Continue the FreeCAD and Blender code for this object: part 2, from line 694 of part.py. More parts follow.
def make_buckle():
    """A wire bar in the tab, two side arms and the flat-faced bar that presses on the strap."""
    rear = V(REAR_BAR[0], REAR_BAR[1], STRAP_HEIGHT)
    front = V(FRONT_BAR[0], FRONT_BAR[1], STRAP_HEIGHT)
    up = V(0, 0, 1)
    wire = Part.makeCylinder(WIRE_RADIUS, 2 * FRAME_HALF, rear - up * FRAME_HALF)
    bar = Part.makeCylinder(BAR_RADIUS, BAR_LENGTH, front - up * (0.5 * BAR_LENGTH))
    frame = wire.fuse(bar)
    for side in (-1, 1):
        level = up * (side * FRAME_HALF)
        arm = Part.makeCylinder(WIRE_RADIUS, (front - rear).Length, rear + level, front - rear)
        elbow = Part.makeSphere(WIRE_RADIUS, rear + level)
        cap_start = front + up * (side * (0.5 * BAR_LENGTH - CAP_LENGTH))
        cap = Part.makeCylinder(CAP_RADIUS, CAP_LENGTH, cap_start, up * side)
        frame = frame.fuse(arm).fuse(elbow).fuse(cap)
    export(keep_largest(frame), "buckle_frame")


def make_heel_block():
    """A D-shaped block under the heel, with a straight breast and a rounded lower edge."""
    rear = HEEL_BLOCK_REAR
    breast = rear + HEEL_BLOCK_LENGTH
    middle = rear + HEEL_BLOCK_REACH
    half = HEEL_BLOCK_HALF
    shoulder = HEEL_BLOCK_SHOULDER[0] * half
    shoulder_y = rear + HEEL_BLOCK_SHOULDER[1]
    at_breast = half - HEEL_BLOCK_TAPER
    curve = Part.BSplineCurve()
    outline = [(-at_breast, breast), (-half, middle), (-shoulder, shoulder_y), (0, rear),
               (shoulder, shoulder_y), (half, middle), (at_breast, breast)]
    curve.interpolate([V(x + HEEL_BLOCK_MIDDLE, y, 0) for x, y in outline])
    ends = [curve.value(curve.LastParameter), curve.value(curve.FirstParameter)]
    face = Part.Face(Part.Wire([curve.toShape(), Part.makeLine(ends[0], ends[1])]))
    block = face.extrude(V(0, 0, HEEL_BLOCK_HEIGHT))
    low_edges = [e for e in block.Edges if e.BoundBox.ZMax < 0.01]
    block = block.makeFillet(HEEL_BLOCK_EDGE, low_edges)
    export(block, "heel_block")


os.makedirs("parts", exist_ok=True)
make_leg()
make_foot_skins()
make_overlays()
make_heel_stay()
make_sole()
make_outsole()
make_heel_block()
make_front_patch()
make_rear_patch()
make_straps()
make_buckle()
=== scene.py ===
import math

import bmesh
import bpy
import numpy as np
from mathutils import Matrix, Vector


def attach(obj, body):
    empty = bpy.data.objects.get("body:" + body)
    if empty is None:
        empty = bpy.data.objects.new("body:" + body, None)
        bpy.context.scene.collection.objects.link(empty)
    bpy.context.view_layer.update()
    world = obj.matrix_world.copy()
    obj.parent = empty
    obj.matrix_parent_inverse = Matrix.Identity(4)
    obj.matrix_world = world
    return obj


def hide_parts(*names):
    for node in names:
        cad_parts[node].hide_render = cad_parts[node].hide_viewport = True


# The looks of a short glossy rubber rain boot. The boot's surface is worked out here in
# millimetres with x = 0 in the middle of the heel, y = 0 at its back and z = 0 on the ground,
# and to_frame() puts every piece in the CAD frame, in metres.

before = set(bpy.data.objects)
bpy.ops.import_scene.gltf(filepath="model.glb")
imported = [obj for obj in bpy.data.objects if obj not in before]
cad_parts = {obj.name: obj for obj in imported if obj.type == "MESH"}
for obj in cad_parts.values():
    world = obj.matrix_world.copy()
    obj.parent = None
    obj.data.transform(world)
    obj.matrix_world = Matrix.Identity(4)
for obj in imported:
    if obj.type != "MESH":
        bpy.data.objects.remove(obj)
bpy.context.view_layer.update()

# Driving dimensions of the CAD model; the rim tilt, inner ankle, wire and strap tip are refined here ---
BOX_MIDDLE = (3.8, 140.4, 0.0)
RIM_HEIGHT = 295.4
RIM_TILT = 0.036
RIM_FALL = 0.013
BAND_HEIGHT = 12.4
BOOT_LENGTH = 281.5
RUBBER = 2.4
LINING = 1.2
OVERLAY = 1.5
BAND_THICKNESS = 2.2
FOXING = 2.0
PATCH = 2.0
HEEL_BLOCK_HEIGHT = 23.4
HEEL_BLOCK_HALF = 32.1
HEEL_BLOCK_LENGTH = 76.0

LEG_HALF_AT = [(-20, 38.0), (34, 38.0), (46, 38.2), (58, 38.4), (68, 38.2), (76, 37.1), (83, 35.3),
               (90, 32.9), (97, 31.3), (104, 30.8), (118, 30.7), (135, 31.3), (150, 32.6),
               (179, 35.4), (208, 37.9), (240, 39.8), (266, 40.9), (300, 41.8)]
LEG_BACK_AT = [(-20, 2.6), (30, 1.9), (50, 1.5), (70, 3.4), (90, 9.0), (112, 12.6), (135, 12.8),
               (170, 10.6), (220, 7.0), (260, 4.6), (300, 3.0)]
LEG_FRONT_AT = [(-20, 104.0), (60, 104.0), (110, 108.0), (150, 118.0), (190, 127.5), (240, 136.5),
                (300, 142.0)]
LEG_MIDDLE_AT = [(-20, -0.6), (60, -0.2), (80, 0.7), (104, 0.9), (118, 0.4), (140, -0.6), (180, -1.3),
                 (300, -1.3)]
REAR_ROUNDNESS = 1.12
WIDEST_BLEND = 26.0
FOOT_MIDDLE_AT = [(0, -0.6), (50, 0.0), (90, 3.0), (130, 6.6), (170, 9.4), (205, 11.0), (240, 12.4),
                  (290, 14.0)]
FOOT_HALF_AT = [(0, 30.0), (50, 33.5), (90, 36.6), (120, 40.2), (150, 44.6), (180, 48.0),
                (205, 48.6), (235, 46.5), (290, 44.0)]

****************

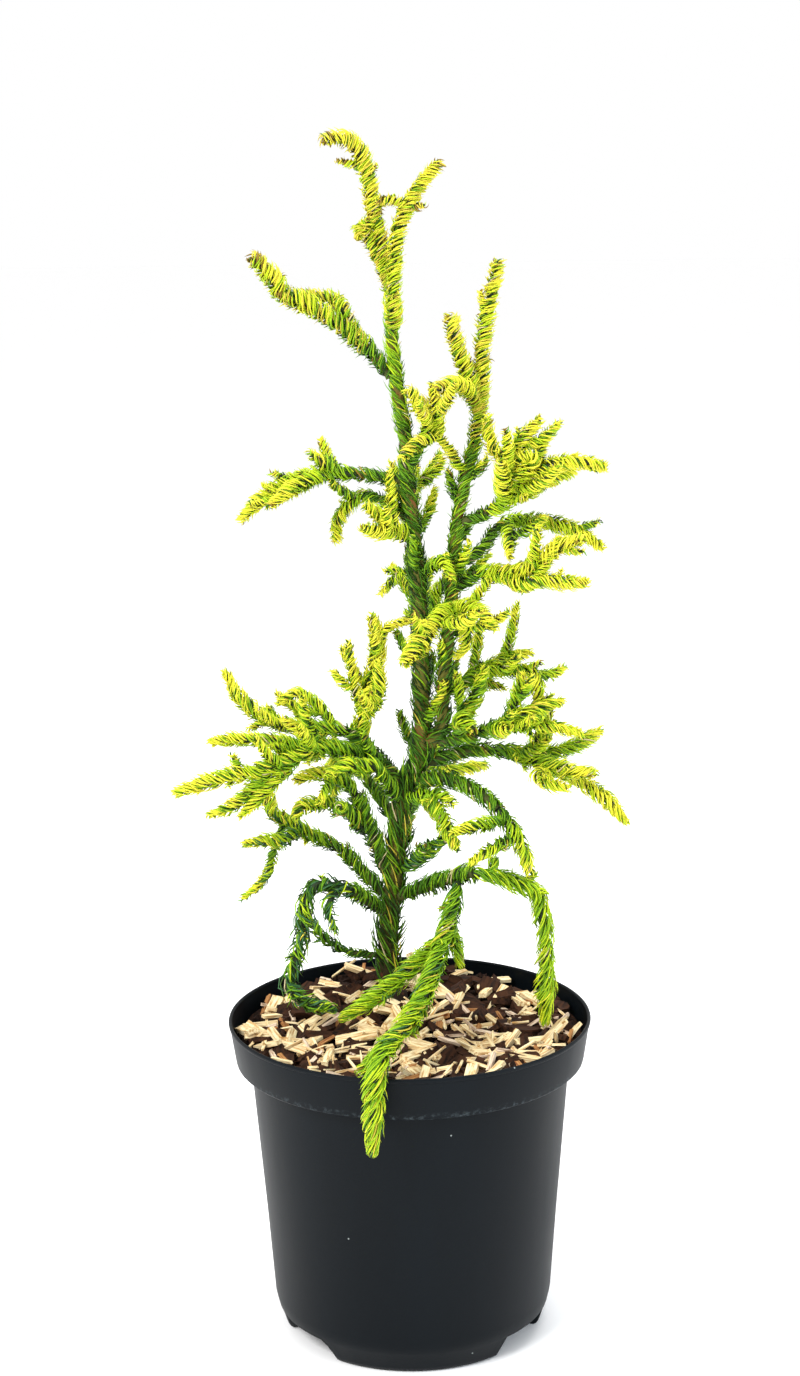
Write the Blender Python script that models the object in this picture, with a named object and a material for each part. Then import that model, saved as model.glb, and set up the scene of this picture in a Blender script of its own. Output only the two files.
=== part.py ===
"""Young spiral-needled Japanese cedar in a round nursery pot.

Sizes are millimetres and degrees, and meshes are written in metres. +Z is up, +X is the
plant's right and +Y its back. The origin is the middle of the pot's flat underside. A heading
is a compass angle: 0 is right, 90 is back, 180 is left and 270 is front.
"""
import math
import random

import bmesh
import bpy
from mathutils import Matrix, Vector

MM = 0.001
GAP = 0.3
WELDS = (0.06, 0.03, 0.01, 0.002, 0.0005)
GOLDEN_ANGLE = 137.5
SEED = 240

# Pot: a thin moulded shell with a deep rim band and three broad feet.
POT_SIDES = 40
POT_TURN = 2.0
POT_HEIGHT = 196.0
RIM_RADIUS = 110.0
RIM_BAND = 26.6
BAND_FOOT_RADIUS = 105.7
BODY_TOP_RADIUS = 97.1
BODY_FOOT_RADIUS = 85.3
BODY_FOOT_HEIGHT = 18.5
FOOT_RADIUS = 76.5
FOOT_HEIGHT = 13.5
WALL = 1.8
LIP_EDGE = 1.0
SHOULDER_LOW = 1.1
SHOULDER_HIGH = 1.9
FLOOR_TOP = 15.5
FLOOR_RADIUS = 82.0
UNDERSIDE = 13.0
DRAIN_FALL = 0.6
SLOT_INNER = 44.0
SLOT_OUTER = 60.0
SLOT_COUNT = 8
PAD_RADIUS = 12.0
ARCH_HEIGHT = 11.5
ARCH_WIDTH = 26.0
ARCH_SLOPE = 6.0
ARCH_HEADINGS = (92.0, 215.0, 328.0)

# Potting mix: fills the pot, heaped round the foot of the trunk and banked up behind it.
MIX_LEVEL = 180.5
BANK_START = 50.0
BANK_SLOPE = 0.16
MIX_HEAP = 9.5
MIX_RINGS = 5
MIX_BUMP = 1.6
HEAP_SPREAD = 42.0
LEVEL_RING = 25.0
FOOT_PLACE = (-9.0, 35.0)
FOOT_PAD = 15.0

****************

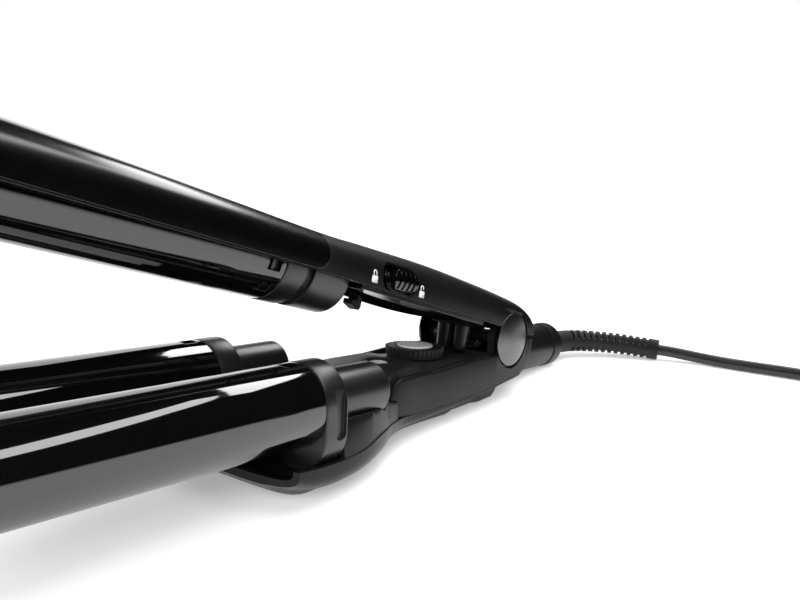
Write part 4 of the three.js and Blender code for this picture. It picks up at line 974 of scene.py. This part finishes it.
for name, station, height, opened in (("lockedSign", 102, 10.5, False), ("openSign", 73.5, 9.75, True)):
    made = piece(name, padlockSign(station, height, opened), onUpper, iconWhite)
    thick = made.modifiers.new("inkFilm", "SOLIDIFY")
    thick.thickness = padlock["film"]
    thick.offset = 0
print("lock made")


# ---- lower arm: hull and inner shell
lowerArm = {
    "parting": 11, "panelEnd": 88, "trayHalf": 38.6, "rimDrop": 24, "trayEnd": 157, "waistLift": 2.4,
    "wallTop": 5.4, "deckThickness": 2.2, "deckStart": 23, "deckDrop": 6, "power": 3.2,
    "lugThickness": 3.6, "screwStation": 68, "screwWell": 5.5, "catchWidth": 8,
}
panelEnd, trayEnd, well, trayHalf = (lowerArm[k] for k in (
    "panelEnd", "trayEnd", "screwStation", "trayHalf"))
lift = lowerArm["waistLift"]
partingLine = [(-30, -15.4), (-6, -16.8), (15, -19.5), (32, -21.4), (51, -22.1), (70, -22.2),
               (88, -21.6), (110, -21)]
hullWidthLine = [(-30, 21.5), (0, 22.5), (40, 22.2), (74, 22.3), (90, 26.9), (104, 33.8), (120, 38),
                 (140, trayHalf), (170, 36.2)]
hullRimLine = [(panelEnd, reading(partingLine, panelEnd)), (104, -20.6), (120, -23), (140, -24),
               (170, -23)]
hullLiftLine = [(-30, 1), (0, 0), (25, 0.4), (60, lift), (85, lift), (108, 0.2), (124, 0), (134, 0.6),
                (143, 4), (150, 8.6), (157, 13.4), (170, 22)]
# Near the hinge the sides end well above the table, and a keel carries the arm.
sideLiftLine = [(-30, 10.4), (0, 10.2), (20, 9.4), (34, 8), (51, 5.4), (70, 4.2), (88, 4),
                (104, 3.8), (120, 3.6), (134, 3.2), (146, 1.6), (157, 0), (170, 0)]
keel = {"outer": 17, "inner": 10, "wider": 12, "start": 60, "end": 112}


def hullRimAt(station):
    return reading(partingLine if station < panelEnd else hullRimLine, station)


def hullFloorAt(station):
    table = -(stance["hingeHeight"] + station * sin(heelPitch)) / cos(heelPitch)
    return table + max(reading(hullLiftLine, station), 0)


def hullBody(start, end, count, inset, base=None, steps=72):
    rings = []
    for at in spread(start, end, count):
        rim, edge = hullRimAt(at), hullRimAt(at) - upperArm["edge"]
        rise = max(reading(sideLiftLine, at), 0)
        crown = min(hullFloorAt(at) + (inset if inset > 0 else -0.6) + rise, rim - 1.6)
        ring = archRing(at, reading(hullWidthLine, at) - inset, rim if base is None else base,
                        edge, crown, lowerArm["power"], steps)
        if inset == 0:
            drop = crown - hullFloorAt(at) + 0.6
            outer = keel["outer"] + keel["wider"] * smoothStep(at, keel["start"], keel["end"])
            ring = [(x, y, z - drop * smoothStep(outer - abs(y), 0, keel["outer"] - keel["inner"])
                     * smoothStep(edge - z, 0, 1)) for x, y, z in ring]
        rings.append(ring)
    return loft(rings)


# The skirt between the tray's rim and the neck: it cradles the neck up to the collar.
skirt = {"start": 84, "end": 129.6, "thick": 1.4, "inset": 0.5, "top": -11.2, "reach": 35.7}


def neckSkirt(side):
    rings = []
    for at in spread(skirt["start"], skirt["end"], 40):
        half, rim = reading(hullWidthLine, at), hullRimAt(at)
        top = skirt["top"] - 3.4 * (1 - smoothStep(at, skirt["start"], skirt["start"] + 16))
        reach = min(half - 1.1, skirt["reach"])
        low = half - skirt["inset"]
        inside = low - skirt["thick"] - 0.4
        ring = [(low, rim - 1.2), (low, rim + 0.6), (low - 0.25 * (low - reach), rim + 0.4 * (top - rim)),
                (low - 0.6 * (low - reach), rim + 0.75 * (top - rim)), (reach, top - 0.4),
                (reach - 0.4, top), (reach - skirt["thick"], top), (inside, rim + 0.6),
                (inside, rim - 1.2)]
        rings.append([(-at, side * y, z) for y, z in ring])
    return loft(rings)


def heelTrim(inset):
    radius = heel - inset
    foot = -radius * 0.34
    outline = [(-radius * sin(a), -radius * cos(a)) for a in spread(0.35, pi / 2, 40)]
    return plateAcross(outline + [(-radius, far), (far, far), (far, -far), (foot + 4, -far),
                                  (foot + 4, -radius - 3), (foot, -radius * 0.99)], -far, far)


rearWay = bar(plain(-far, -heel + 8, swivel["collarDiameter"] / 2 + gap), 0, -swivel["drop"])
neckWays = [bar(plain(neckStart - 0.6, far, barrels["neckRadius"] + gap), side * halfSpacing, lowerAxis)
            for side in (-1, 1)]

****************

_Description of the task:_ Provide an exact reproduction of only those lines that start at the line containing "make_foot_skins()" and end at the line containing "cad_parts[node].hide_render = cad_parts[node].hide_viewport", inclusive.

_Output:_
make_foot_skins()
make_overlays()
make_heel_stay()
make_sole()
make_outsole()
make_heel_block()
make_front_patch()
make_rear_patch()
make_straps()
make_buckle()
=== scene.py ===
import math

import bmesh
import bpy
import numpy as np
from mathutils import Matrix, Vector


def attach(obj, body):
    empty = bpy.data.objects.get("body:" + body)
    if empty is None:
        empty = bpy.data.objects.new("body:" + body, None)
        bpy.context.scene.collection.objects.link(empty)
    bpy.context.view_layer.update()
    world = obj.matrix_world.copy()
    obj.parent = empty
    obj.matrix_parent_inverse = Matrix.Identity(4)
    obj.matrix_world = world
    return obj


def hide_parts(*names):
    for node in names:
        cad_parts[node].hide_render = cad_parts[node].hide_viewport = True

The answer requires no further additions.